Why is my hex conversion function off by one?

Question

I'm trying to learn c and am confused why my hex to int conversion function returns a value that is off by one.

Note: 0XAAAA == 46390

#include <stdio.h>
#include <math.h>

unsigned int hex_to_int(char hex[4]);

int main()
{
    char hex[4] = "AAAA";

    unsigned int result = hex_to_int(hex);
    printf("%d 0X%X\n", result, result);
    return 0;
}    

unsigned int hex_to_int(char input[4])
{
    unsigned int sum, i, exponent;

    for(i = 0, exponent = 3; i < 4; i++, exponent--) {
        unsigned int n = (int)input[i] - 55;
        n *= pow(16, exponent);
        sum += n;
    }   
    return sum;
}

Output:

46391 0XAAAB

---

Update: I now realize "- 55" is ridiculous, I was going off memory from seeing this:

if (input[i] >= '0' && input[i] <= '9')
    val = input[i] - 48;
else if (input[i] >= 'a' && input[i] <= 'f')
    val = input[i] - 87;
else if (input[i] >= 'A' && input[i] <= 'F')
    val = input[i] - 55;

Answer 1

You have several bugs such as the string not getting null terminated, and the ASCII to decimal conversion being nonsense (value 55?), you don't initialize sum and so on. Just do this instead:

#include <stdio.h>
#include <stdlib.h>

int main()
{
  char x[] = "AAAA";

  unsigned int sum = strtoul(x, NULL, 16);
  printf("%d 0X%X\n", sum, sum);
  return 0;
}    

---

EDIT

If you insist on doing this manually:

#include <stdio.h>
#include <stdlib.h>
#include <ctype.h>

unsigned int hexstr_to_uint(const char* str);

int main()
{
  char x[] = "AAAA";

  unsigned int sum = hexstr_to_uint (x);
  printf("%d 0X%X\n", sum, sum);
  return 0;
}    

unsigned int hexstr_to_uint(const char* str)
{
  unsigned int sum = 0;

  for(; *str != '\0'; str++)
  {
    sum *= 16;
    if(isdigit(*str))
    {
      sum += *str - '0';
    }
    else
    {
      char digit = toupper(*str);
      _Static_assert('Z'-'A'==25, "Trash systems not supported.");
      if(digit >= 'A' && digit <= 'F')
      {
        sum += digit - 'A' + 0xA;
      }
    }
  }
  return sum;
}

Answer 2

You're just making up logic, there isn't a single value you can subtract from a hexadecimal digit character to convert it into the corresponding number.
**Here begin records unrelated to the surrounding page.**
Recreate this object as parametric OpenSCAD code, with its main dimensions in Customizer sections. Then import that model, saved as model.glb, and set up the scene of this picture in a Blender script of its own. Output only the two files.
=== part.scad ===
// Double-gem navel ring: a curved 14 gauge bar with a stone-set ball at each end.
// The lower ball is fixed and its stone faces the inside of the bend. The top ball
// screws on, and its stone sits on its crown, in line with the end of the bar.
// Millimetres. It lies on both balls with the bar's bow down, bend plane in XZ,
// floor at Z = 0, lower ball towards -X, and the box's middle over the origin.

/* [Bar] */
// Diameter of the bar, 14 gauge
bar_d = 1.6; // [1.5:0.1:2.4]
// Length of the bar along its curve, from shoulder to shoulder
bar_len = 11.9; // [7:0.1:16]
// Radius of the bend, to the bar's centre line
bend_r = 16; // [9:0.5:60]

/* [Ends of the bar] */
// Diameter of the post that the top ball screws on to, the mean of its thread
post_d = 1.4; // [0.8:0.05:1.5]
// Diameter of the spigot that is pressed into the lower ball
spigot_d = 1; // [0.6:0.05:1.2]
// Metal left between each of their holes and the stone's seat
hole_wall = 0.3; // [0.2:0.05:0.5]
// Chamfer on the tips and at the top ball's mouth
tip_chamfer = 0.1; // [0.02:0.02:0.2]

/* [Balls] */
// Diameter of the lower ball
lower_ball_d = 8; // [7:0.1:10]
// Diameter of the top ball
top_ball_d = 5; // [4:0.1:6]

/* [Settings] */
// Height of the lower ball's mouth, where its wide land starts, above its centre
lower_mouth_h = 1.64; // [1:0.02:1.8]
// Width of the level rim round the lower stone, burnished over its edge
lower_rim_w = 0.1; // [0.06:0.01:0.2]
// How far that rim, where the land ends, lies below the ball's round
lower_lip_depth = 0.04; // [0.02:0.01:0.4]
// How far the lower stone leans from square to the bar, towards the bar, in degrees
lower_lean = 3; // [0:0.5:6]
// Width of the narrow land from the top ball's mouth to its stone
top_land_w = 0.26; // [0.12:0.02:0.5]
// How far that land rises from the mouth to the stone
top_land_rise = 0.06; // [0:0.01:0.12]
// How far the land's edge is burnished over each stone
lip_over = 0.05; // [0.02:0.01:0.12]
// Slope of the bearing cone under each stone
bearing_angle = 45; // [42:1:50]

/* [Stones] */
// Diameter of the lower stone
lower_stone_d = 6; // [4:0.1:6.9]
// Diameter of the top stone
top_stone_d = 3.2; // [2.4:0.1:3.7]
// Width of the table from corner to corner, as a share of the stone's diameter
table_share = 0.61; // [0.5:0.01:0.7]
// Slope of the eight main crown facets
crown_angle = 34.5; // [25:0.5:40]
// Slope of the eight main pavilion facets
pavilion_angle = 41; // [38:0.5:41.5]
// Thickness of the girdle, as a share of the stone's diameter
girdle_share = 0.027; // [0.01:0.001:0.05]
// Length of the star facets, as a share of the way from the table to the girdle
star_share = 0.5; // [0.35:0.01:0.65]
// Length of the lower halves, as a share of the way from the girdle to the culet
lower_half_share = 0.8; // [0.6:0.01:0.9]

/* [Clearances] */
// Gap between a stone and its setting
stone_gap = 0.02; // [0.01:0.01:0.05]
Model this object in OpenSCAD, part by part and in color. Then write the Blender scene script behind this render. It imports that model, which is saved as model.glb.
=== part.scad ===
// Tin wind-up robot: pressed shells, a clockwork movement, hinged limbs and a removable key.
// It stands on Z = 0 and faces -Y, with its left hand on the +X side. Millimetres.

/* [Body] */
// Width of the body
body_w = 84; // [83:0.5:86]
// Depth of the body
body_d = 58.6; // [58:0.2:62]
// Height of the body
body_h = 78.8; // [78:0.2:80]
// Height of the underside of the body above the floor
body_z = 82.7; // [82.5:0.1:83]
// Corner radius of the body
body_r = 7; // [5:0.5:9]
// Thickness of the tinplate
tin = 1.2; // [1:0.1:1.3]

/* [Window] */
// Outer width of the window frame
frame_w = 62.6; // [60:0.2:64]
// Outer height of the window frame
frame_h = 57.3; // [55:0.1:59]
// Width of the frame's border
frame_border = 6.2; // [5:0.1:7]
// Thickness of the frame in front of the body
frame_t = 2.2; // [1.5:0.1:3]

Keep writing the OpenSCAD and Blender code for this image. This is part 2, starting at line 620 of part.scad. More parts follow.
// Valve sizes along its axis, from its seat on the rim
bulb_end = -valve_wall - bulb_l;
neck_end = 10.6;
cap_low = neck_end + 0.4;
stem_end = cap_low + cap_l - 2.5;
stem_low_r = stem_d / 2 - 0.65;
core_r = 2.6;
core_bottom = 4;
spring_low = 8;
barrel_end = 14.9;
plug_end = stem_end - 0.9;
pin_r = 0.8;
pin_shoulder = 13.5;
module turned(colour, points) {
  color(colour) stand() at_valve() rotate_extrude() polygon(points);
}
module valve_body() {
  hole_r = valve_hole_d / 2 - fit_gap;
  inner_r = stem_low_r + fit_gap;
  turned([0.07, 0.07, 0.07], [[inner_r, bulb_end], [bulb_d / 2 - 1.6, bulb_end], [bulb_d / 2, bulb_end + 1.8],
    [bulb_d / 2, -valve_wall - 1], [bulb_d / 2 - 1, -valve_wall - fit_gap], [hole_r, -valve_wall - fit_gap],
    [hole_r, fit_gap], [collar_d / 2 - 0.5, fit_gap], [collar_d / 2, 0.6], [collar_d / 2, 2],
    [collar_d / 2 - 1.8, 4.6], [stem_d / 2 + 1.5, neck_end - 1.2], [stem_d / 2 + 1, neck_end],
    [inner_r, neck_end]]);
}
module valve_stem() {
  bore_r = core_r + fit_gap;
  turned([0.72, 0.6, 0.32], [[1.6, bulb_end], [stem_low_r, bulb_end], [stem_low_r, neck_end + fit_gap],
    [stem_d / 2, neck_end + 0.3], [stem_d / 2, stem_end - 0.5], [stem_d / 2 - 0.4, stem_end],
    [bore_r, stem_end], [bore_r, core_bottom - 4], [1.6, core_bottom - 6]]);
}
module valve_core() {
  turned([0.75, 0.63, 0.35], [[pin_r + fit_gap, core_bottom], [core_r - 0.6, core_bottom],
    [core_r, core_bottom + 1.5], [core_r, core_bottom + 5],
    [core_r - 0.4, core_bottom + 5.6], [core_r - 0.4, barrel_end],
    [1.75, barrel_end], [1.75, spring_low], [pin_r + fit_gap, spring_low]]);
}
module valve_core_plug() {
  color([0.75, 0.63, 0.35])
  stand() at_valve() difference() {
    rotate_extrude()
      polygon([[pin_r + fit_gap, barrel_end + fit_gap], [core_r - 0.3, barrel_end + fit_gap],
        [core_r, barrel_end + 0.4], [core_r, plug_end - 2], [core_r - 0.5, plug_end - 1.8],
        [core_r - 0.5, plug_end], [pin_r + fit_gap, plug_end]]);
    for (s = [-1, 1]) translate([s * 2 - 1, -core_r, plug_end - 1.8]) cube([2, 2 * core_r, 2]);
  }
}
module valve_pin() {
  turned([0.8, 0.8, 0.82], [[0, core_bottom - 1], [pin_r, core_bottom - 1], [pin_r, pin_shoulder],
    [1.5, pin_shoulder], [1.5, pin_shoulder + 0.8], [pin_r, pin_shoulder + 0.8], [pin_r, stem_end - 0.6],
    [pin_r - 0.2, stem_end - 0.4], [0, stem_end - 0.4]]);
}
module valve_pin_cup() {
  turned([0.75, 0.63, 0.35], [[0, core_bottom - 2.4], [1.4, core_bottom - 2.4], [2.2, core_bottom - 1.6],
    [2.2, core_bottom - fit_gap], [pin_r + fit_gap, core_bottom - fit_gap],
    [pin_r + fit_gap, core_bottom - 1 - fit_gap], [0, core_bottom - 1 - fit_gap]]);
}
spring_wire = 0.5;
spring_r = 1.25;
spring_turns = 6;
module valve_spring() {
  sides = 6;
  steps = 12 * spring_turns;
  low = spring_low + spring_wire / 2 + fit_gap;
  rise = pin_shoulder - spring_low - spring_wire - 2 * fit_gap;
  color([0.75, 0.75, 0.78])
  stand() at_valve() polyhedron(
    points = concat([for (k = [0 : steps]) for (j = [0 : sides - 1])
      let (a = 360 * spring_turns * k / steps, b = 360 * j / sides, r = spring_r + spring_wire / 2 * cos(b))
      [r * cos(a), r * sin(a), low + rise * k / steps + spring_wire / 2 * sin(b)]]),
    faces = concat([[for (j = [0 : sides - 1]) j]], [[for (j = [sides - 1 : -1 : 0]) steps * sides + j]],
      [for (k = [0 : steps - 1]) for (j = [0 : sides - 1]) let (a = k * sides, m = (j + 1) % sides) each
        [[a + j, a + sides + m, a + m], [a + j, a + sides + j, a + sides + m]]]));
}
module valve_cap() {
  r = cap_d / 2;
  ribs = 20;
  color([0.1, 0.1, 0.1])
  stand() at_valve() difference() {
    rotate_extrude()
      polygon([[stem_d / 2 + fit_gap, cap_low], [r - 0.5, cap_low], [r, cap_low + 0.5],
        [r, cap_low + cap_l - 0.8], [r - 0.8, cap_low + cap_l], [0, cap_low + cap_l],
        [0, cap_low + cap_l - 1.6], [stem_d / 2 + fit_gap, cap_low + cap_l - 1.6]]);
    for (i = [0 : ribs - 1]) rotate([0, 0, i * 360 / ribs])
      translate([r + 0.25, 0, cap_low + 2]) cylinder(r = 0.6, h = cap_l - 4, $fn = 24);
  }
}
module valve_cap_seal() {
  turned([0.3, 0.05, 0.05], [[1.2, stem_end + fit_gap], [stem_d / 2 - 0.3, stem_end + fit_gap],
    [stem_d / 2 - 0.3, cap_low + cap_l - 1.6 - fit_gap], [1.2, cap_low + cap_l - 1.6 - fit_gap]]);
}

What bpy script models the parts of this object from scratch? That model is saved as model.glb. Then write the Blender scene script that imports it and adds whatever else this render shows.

If you want to be portable, all that C requires is that the symbols 0 through 9 are consecutive in their encoding. There's no such guarantee for the letters A through F .

Also involving pow() which is a double-precision floating point function in this low-level integer work, is a bit jarring. The typical way to do this is by multiplication or bitwise shifting.

If you're hell-bent on doing the conversion yourself, I usually do something like this:

unsigned int hex2int(const char *a)
{
  unsigned int v = 0;
  while(isxdigit((unsigned int) *a))
  {
    v *= 16;
    if(isdigit((unsigned int) *a))
      v += *a - '0';
    else
    {
      const char highs[] = "abcdef";
      const char * const h = strchr(highs, tolower(*a));
      v += 10 + (unsigned int) (h - highs);
    }
    ++a;
  }
  return v;
}

The above is a bit verbose, you can for instance fold the decimal digits into the string used for the letters too, I just tried to be clear. The above should work for any valid C character set encoding, not just ASCII (and it's less passive-aggressive than @Lundin's code, hih :).